The product page was redesigned to improve clarity and reduce the cognitive load users previously experienced.
 I introduced a cleaner visual hierarchy, reorganised content into scannable sections, and improved image presentation so users can better understand what they’re buying.

Key details like benefits, and materials are now easier to find, while trust indicators and clear CTAs support faster decisions and reduce uncertainty.

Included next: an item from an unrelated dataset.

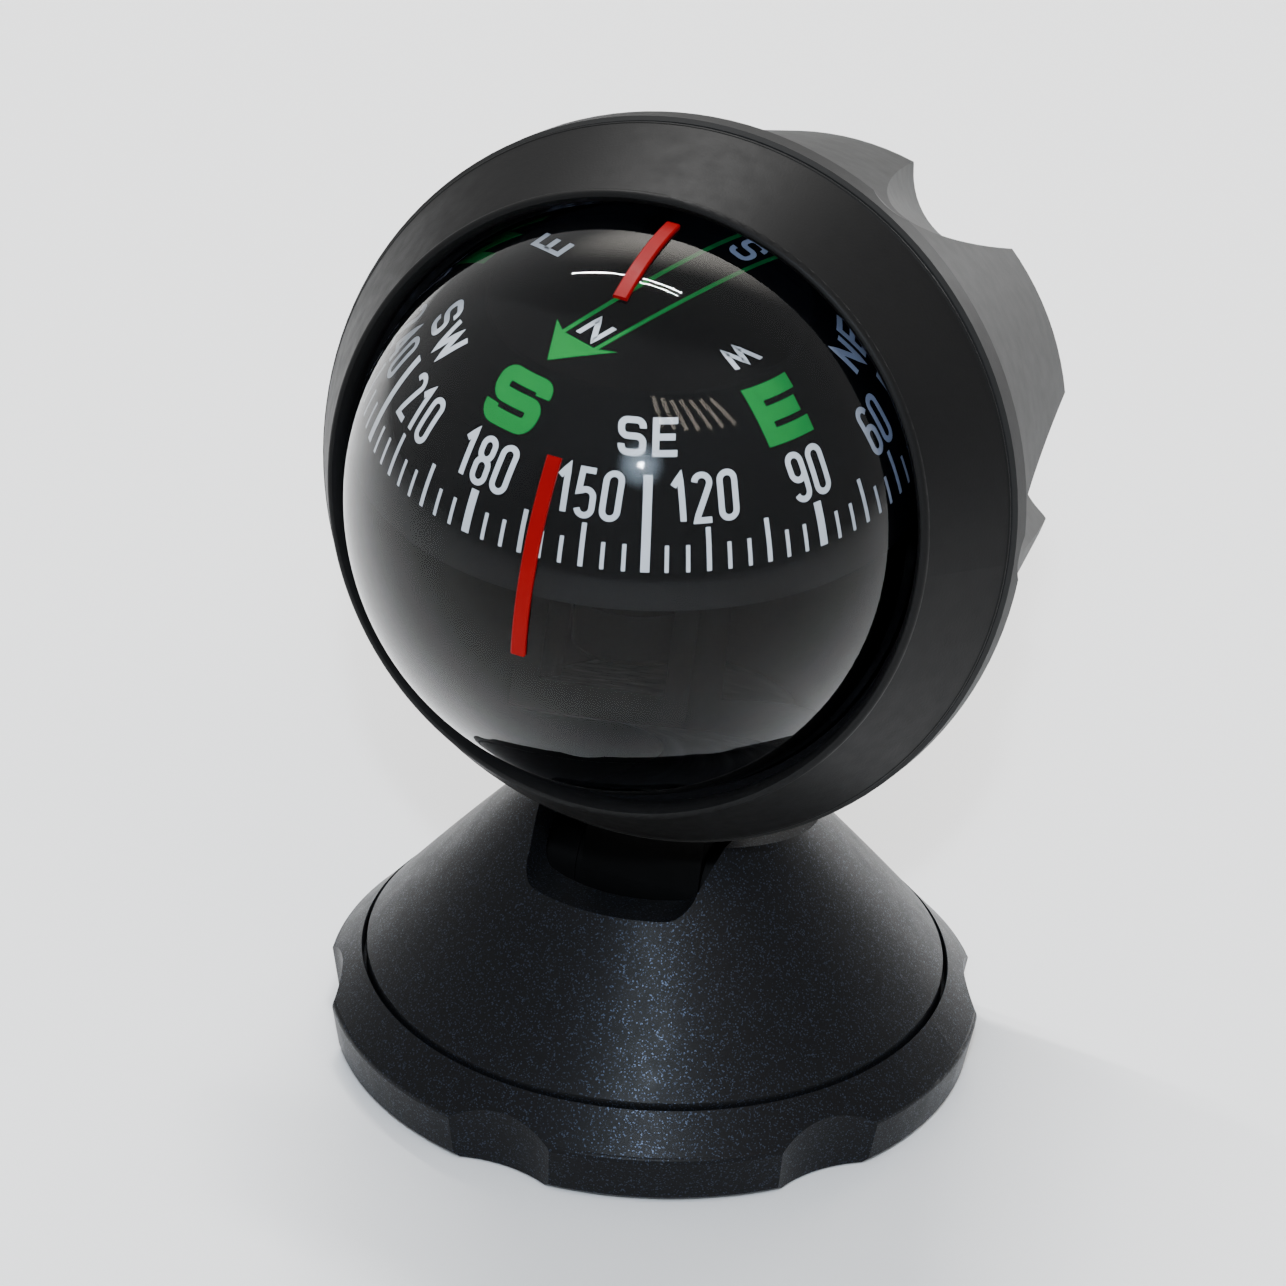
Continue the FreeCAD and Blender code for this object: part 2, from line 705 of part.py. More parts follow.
def compensator_spindle(side):
    x = side * spindle_spread
    holder = compensator_front + magnet_bar_side
    head_seat = cover_back - spindle_head_sunk + seat_gap
    shaft = rod(spindle_radius, head_seat - holder, (x, holder, 0), (0, 1, 0))
    hub = rod(holder_radius, holder_thickness, (x, holder, 0), (0, 1, 0))
    head = rod(spindle_head, 0.85, (x, head_seat, 0), (0, 1, 0))
    slot = block((x - 0.35, head_seat + 0.35, -4), (x + 0.35, head_seat + 2, 4))
    return shaft.fuse(hub).fuse(head).cut(slot)


def compensator_magnet_bar(side):
    x = side * spindle_spread
    half = compensator_magnet / 2
    return block((x - magnet_bar_side / 2, compensator_front, -half),
                 (x + magnet_bar_side / 2, compensator_front + magnet_bar_side, half))


# ---- level gimbal and card ----

def gimbal_pin():
    reach = cheek_inner + cheek_thickness
    return rod(gimbal_pin_radius, 2 * reach, (-reach, 0, 0), (1, 0, 0))


def gimbal_weight():
    hub = rod(weight_hub_radius, 2 * cheek_inner - 1.0, (0.5 - cheek_inner, 0, 0), (1, 0, 0))
    stem = rod(weight_stem_radius, weight_bottom, (0, 0, -weight_bottom), (0, 0, 1))
    bob = turned_upright([(0, -weight_bottom), (weight_radius - 0.4, -weight_bottom),
                          (weight_radius, -weight_bottom + 0.4),
                          (weight_radius, -weight_bottom + weight_height),
                          (0, -weight_bottom + weight_height)])
    weight = hub.fuse(stem).fuse(bob)
    weight = weight.cut(rod(gimbal_pin_radius, 12, (-6, 0, 0), (1, 0, 0)))
    return weight.cut(rod(needle_radius, 3, (0, 0, needle_seat), (0, 0, 1)))


def pivot_needle():
    shank = rod(needle_radius, needle_top - needle_point - needle_seat, (0, 0, needle_seat), (0, 0, 1))
    tip = Part.makeCone(needle_radius, 0.05, needle_point, V(0, 0, needle_top - needle_point))
    return shank.fuse(tip)


def jewel_cup():
    hollow = jewel_bottom + 1.0
    stem = jewel_top + carrier_thickness
    return turned_upright([(0, hollow), (0.15, hollow), (1.05, jewel_bottom), (jewel_radius, jewel_bottom),
                           (jewel_radius, jewel_top), (jewel_stem_radius, jewel_top), (jewel_stem_radius,
                                                                                       stem),
                           (0, stem)])


def magnet_carrier():
    top = jewel_top + carrier_thickness
    disc = rod(carrier_radius, carrier_thickness, (0, 0, jewel_top), (0, 0, 1))
    disc = disc.cut(rod(jewel_stem_radius, 3, (0, 0, jewel_top - 1), (0, 0, 1)))
    post = rod(carrier_post_radius, card_top - card_wall - top, (0, 0, top), (0, 0, 1))
    return disc.fuse(post)


def card_magnets():
    bars = []
    for side in (-1, 1):
        x = side * magnet_spread
        half = magnet_section / 2
        bars.append(block((x - half, -magnet_length / 2, jewel_top - magnet_section),
                          (x + half, magnet_length / 2, jewel_top)))
    return Part.Compound(bars)


def compass_card():
    """Domed side wall with a flat disc on top."""
    edge = sphere_at(card_radius, card_top)
    ceiling = card_top - card_wall
    foot = sphere_at(card_radius, card_rim_height)
    inner_foot = sphere_at(card_inner, card_rim_height)
    inner_edge = sphere_at(card_inner, ceiling)
    return turned_upright([
        (0, ceiling), (inner_edge, ceiling), (arc_point(card_inner, 20), (inner_foot, card_rim_height)),
        (foot, card_rim_height), (arc_point(card_radius, 20), (edge + 0.12, card_top - 0.12)),
        (edge - 0.1, card_top), (0, card_top)])


def save(name, shape):
    if not shape.isValid():
        print("not valid:", name)
    shape.exportStep("parts/" + name + ".step")


os.makedirs("parts", exist_ok=True)
save("adhesive_pad", adhesive_pad())
save("base_plate", base_plate())
save("base_plate_screws", base_plate_screws())
save("base_ring", base_ring())
save("swivel_thrust_washer", swivel_thrust_washer())
save("swivel_wave_washer", swivel_wave_washer())
save("swivel_cap_washer", swivel_cap_washer())
save("swivel_screw", swivel_screw())
save("turret_cone", turret_cone())
save("tilt_yoke", tilt_yoke())
save("yoke_screws", yoke_screws())
save("tilt_axle", tilt_axle())
save("axle_nut", axle_nut())
save("tilt_washers", tilt_washers())
save("tilt_arm", in_head(tilt_arm()))
save("arm_screws", in_head(arm_screws()))
save("rear_housing", in_head(rear_housing()))
save("bezel", in_head(bezel()))
save("retaining_ring", in_head(retaining_ring()))
save("seal_ring", in_head(seal_ring()))
save("dome", in_ball(dome()))
save("lubber_line_lower", in_ball(lubber_bar(lubber_lower)))
save("lubber_line_upper", in_ball(lubber_bar(lubber_upper)))
save("ball_bowl", in_head(bowl()))
save("fill_plug", in_head(fill_plug()))
save("expansion_diaphragm", in_head(expansion_diaphragm()))
save("diaphragm_cap", in_head(diaphragm_cap()))
save("pivot_bracket", in_head(pivot_bracket()))
save("rear_cover", in_head(rear_cover()))
save("cover_screws", in_head(cover_screws()))
save("compensator_spindle_left", in_head(compensator_spindle(-1)))
save("compensator_magnet_left", in_head(compensator_magnet_bar(-1)))
save("compensator_spindle_right", in_head(compensator_spindle(1)))
save("compensator_magnet_right", in_head(compensator_magnet_bar(1)))
save("gimbal_pin", at_ball(gimbal_pin()))
save("gimbal_weight", at_ball(gimbal_weight()))
save("pivot_needle", at_ball(pivot_needle()))
save("jewel_cup", at_ball(jewel_cup()))
save("magnet_carrier", at_ball(magnet_carrier()))
save("card_magnets", at_ball(card_magnets()))
save("compass_card", at_ball(compass_card()))
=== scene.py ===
import bpy, bmesh, json, math
from mathutils import Matrix, Quaternion, Vector


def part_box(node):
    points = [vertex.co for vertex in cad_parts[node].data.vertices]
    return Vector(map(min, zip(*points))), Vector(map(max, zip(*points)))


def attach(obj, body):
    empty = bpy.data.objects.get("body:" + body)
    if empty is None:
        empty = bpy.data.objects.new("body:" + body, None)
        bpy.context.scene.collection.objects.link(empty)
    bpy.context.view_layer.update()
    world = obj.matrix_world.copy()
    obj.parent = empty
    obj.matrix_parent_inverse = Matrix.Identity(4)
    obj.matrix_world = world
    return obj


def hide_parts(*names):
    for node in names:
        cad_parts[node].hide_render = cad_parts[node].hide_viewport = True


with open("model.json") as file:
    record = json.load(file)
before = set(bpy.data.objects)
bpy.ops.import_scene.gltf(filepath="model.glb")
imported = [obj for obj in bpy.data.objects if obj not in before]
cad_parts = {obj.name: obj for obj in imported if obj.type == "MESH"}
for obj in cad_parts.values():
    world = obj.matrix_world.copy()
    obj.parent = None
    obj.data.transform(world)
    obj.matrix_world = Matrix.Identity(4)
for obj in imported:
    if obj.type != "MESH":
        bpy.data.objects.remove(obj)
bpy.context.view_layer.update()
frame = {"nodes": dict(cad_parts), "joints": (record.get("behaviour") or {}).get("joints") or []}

mm = 0.001
nodes = frame["nodes"]
joints = {j["name"]: j for j in frame["joints"]}
print("frame loaded:", len(nodes), "nodes")

# places read from the frame
ballCentre = Vector(joints["card_turn"]["pos_m"])
cardHigh = Vector(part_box("compass_card")[1])
cardTop = cardHigh.z - ballCentre.z                          # flat disc above the ball's centre
headBack = Vector(joints["compensator_left_turn"]["axis"])   # points out of the back of the head
headUp = Vector((0, -headBack.z, headBack.y))

cardRadius = 16.75 * mm                                      # of its domed side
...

Building Trust Through Content​

To strengthen user trust and reduce hesitation on the PDP, I expanded the page with several credibility-driven content sections.
Customer testimonials were introduced to provide real-world proof and reinforce product quality, while related blog posts were added to support decision-making with educational, SEO-friendly content.

NAVIGATION MOBILE

The mobile navigation was restructured to make key actions faster and easier to reach. The cart is now always visible in the header instead of hidden inside the hamburger menu, reducing the interaction cost from two taps to one.
Primary categories were simplified, labels clarified, and spacing improved for easier scanning. These changes help users move through the site with more confidence and eliminate unnecessary friction in the buying journey.

Results

  • Add to Cart Rate increased 88%
  • Conversion Rate increased 60%
  • Reduced the configurator from 8 steps to 3, eliminating repeated decisions
  • Unified all product categories into one clear, predictable flow
  • Improved PDP clarity with better hierarchy, visuals and terminology
  • Modernised the UI and strengthened accessibility (contrast, spacing, readability)
  • Simplified mobile navigation by surfacing key actions
  • Created a scalable structure that also supports vehicle-specific SEO

NDA & Confidentiality Notice

This case study is a re-interpretation of my work completed at Human Element.

All sensitive information, client names, pricing, internal processes, and proprietary assets have been removed, altered, or anonymised to comply with NDA restrictions. The visuals, flows, and UI shown here are recreated for demonstration purposes only and do not represent confidential or unpublished client materials.